Sonhos e Delírios
Utopia, de Thomas More, deixou sua marca em muitos pensadores que defenderam sociedades igualitárias. No século 19 – mas também influenciou um monte de malucos
A utopia é importante? Devemos buscá-la, lutar por ela, mesmo sabendo que muito provavelmente não a alcançaremos? Sim, é a resposta de quase todo mundo. Mas de onde vem essa ideia? Vem, em boa parte, do livro Utopia, que o inglês Thomas More (1478-1535) publicou há 500 anos. Consta que foi inspirado pela leitura de relatos de viajantes europeus às Américas, especialmente o que contava a visita de Américo Vespúcio à região de Cabo Frio, no atual litoral carioca, que More elaborou a descrição de um país inexistente (de “u-tópico”, ou “não lugar” em grego). A Utopia de More seria um reino localizado numa ilha em algum ponto do Novo Mundo.

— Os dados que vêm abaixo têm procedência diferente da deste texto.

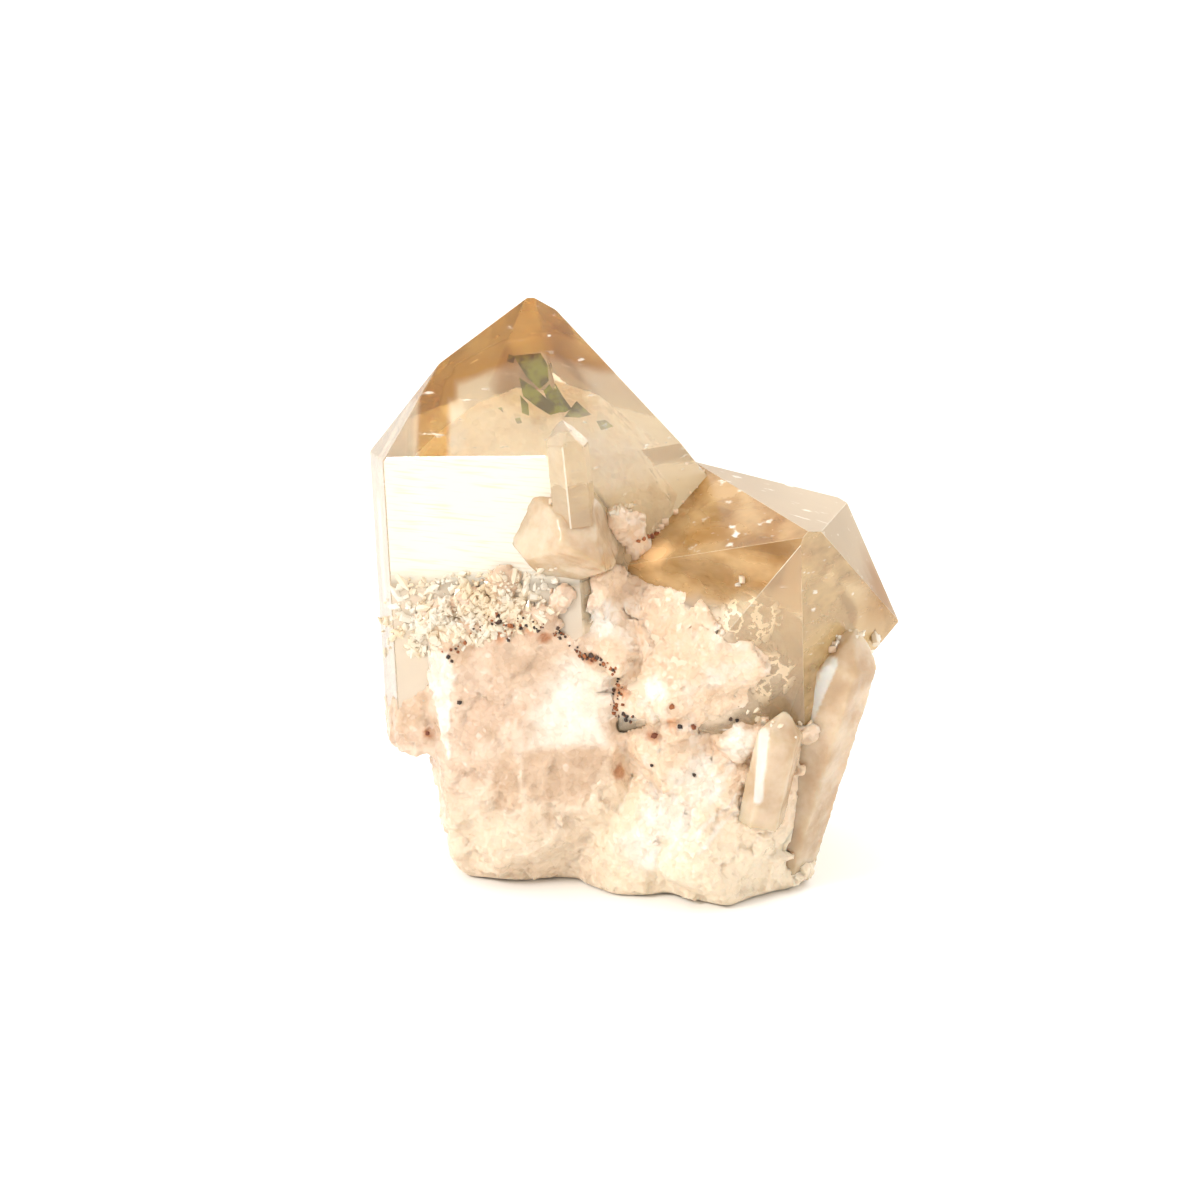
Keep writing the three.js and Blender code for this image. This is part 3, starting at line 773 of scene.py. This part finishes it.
# The flakes: thin blades of olive-green mineral caught a millimetre or two beneath the front face of
# the upright crystal's point as it grew over them.
# The outline of each flake in the picture.
FLAKES = [
    [(512, 353), (539, 350), (546, 362), (547, 378), (538, 386), (525, 374)],
    [(517, 374), (530, 382), (551, 400), (560, 408), (548, 411), (532, 401), (521, 392)],
    [(547, 380), (556, 392), (565, 404), (557, 408), (545, 396), (541, 386)],
    [(560, 414), (572, 398), (586, 411), (574, 414)],
    [(518, 391), (526, 400), (527, 412), (520, 409)],
    [(589, 416), (598, 415), (606, 421), (594, 425)],
    [(496, 405), (500, 404), (502, 410)],
    [(513, 415), (518, 414), (520, 419), (515, 420)],
    [(506, 350), (513, 352), (511, 359), (505, 357)],
]
FLAKE_THICKNESS = 0.12 * MM
glass_tree = tree_of([clear])
tip_normal = upright_faces[1][1]
flake_bm = bmesh.new()
for index, outline in enumerate(FLAKES):
    deep = (1.0 + 0.25 * (index % 3)) * MM
    corners = []
    for across, down in outline:
        point, _ = seen_at(glass_tree, across, down)
        wavy_depth = deep + 0.3 * MM * noise.noise(point / (3 * MM))
        corners.append(flake_bm.verts.new(point - tip_normal * wavy_depth))
    made = bmesh.ops.contextual_create(flake_bm, geom=corners)["faces"]
    grown = bmesh.ops.extrude_face_region(flake_bm, geom=made)
    for v in (g for g in grown["geom"] if isinstance(g, bmesh.types.BMVert)):
        v.co -= tip_normal * FLAKE_THICKNESS
bmesh.ops.recalc_face_normals(flake_bm, faces=flake_bm.faces)
flakes = new_piece("olive_flakes", flake_bm)

# A mossy green mineral with a soft sheen.
olive, tree, place = new_material("olive_mineral_flakes")
mossy = add(tree, "ShaderNodeTexNoise", {"Vector": place, "Scale": 1 / (1.43 * MM), "Detail": 4})
sheen = add(tree, "ShaderNodeBsdfPrincipled", {
    "Base Color": two_toned(tree, mossy, 0.4, 0.6, "#63560c", "#8f9224"), "Roughness": 0.35})
add(tree, "ShaderNodeOutputMaterial", {"Surface": sheen})
flakes.data.materials.append(olive)
finished(flakes)

# The studio: a white paper table, a bright plain surround, and two soft lamps. The surround is brighter
# than white, so that the clear quartz in front of it looks lit from within.
floor_bm = bmesh.new()
bmesh.ops.create_grid(floor_bm, x_segments=1, y_segments=1, size=3)
table_top = new_piece("table_top", floor_bm)
table_top.location.z = -0.1 * MM
paper, tree, _ = new_material("white_paper")
matt = add(tree, "ShaderNodeBsdfPrincipled", {"Base Color": colour("#fbfaf8"), "Roughness": 0.9})
add(tree, "ShaderNodeOutputMaterial", {"Surface": matt})
table_top.data.materials.append(paper)

world = bpy.data.worlds.new("studio")
bpy.context.scene.world = world
world.use_nodes = True
sky = world.node_tree
sky.nodes.clear()
way = add(sky, "ShaderNodeSeparateXYZ", {0: add(sky, "ShaderNodeTexCoord").outputs["Generated"]}).outputs["Y"]
surround = add(sky, "ShaderNodeBackground", {
    "Color": two_toned(sky, way, -0.7, 0.1, "#d2cec8", "#ffffff"), "Strength": 1.4})
add(sky, "ShaderNodeOutputWorld", {"Surface": surround})


def soft_lamp(name, at, size, watts):
    data = bpy.data.lights.new(name, "AREA")
    data.shape = "SQUARE"
    data.size = size
    data.energy = watts
    lamp = bpy.data.objects.new(name, data)
    lamp.location = at
    lamp.rotation_euler = (Vector((0, 0, 0.02)) - Vector(at)).to_track_quat("-Z", "Y").to_euler()
    bpy.context.scene.collection.objects.link(lamp)


soft_lamp("key_lamp", (-0.35, -0.3, 0.35), 0.12, 1.5)
soft_lamp("back_lamp", (0.3, 0.45, 0.4), 0.3, 1.0)

bpy.context.scene.view_settings.view_transform = "Standard"
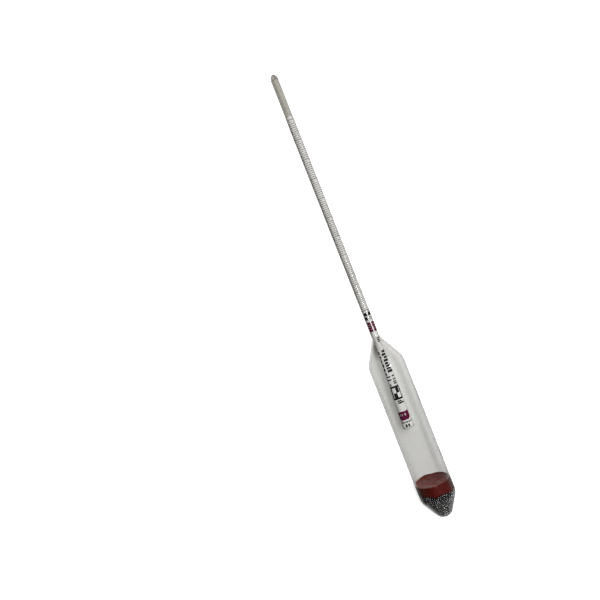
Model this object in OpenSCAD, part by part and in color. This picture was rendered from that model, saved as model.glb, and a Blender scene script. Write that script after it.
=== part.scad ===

Mas o que realmente inspirou muita gente, por séculos, em Utopia, foi o fato de More escrever que lá todos viviam em harmonia, eram felizes e que, principalmente, não existia propriedade privada. Tudo era compartilhado, cada um usando apenas o que precisava. O problema é que, encantos à parte, Utopia é obra de um autor do século 16: o governo era monárquico (embora “esclarecido”), o sexo antes do casamento e o adultério eram crimes graves, as viagens de uma cidade a outra só eram permitidas com a posse de um passaporte e, pior, havia escravos, obtidos entre prisioneiros de guerra ou criminosos condenados (incluindo os adúlteros).
Se Utopia deixou sua marca em pensadores que defenderam sociedades igualitárias e democráticas, como muitos anarquistas e socialistas do século 19, ela também influenciou malucos. Os primeiros foram os anabatistas de Münster, que em 1534 instauraram naquela cidade alemã um governo fanático, matando um monte de “infiéis”. E o século 20 veria novos e terríveis ecos de Utopia, como o comunismo soviético, que, principalmente sob Stalin, usou a ideia de igualdade para justificar seu regime de terror.
A influência do livro em si, porém, ficou no passado. A palavra utopia se descolou da origem, e o discurso dominante hoje repete sem parar que as utopias são importantes e que devemos cultivá-las. E sabem por que essa conversa cola? Porque, sendo utopia, ou seja, algo que é irrealizável, cada um pode ter a sua e ninguém vai brigar pelas diferenças.
DE HITLER A JIM JONES
Eu não gosto de utopias. Acredito que é melhor olhar de frente para o mundo em que vivemos, com os seus defeitos, seus desafios e suas qualidades (sim, elas existem); que é melhor buscar o que pode ser melhorado, concretamente e democraticamente. A utopia é, por definição, individual e irrealizável. E quando um maluco qualquer decide que é possível tornar concreta a utopia dele, e por um acaso do destino assume o poder, o estrago pode ser gigantesco. Tanto num plano mais restrito (me vem à mente aquela comunidade mística liderada por Jim Jones, que cometeu suicídio coletivo na Guiana, na década de 1970) quanto num mais abrangente (uma imagem perfeita são as fotos de Hitler, ao lado de seu arquiteto Albert Speer, examinando as maquetes de Welthauptstadt Germania, a utópica futura capital do mundo).
Utopia, enfim, virou sinônimo de sonho. Não são a mesma coisa: sonho é desejo, é devaneio, podendo até mesmo virar projeto pessoal. Já utopia é delírio político, e a transformação do delírio de uma pessoa em projeto coletivo costuma resultar em grandes pesadelos. Se quiser criar um mundo ideal segundo os seus critérios pessoais, faça como Thomas More e escreva um livro ou jogue SimCity. Você vai se divertir construindo seu lugar perfeito, e ninguém terá que pagar por isso.